#### [INFORMATION SHOWN]

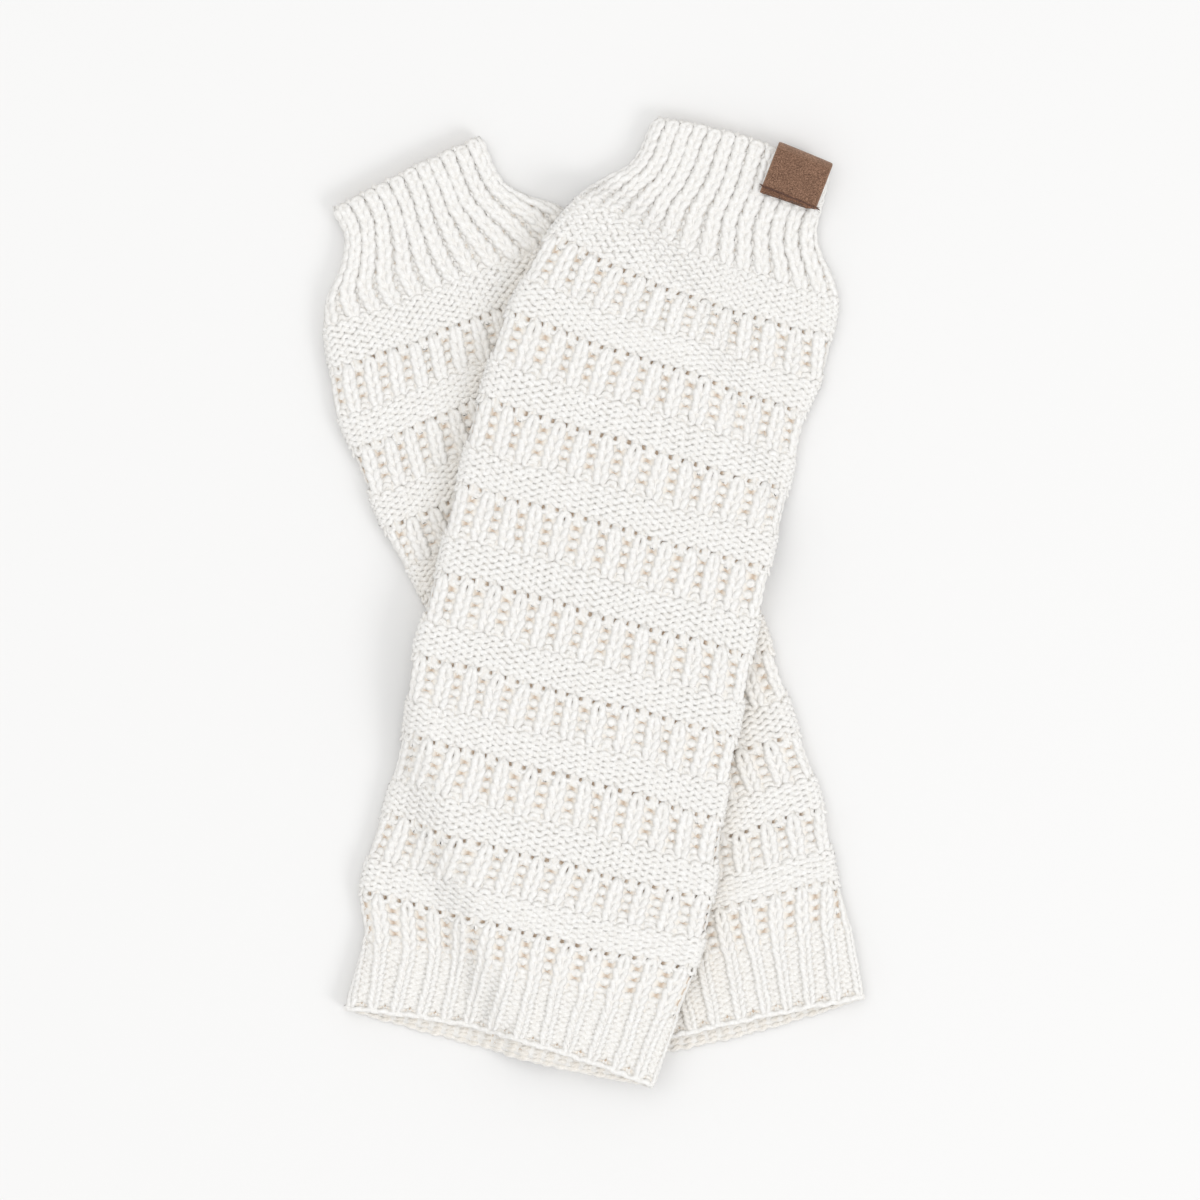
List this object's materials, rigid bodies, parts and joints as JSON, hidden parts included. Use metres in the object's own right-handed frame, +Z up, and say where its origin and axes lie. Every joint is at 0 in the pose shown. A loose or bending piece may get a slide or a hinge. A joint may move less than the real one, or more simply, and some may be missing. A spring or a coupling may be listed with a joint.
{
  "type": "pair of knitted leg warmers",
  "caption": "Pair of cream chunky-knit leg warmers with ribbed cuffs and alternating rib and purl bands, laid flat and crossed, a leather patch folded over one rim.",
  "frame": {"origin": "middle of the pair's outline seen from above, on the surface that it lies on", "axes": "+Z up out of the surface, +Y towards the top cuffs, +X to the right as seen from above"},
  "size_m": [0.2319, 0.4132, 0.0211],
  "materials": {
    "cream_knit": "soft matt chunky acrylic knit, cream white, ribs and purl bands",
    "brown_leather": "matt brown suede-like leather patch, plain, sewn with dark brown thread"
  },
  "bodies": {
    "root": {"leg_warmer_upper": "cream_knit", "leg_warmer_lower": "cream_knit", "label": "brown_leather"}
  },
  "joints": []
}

#### [WORK TO DO]
Find each line holding "right". Copy it out.

#### [SOLUTION]
List this object's materials, rigid bodies, parts and joints as JSON, hidden parts included. Use metres in the object's own right-handed frame, +Z up, and say where its origin and axes lie. Every joint is at 0 in the pose shown. A loose or bending piece may get a slide or a hinge. A joint may move less than the real one, or more simply, and some may be missing. A spring or a coupling may be listed with a joint.
  "frame": {"origin": "middle of the pair's outline seen from above, on the surface that it lies on", "axes": "+Z up out of the surface, +Y towards the top cuffs, +X to the right as seen from above"},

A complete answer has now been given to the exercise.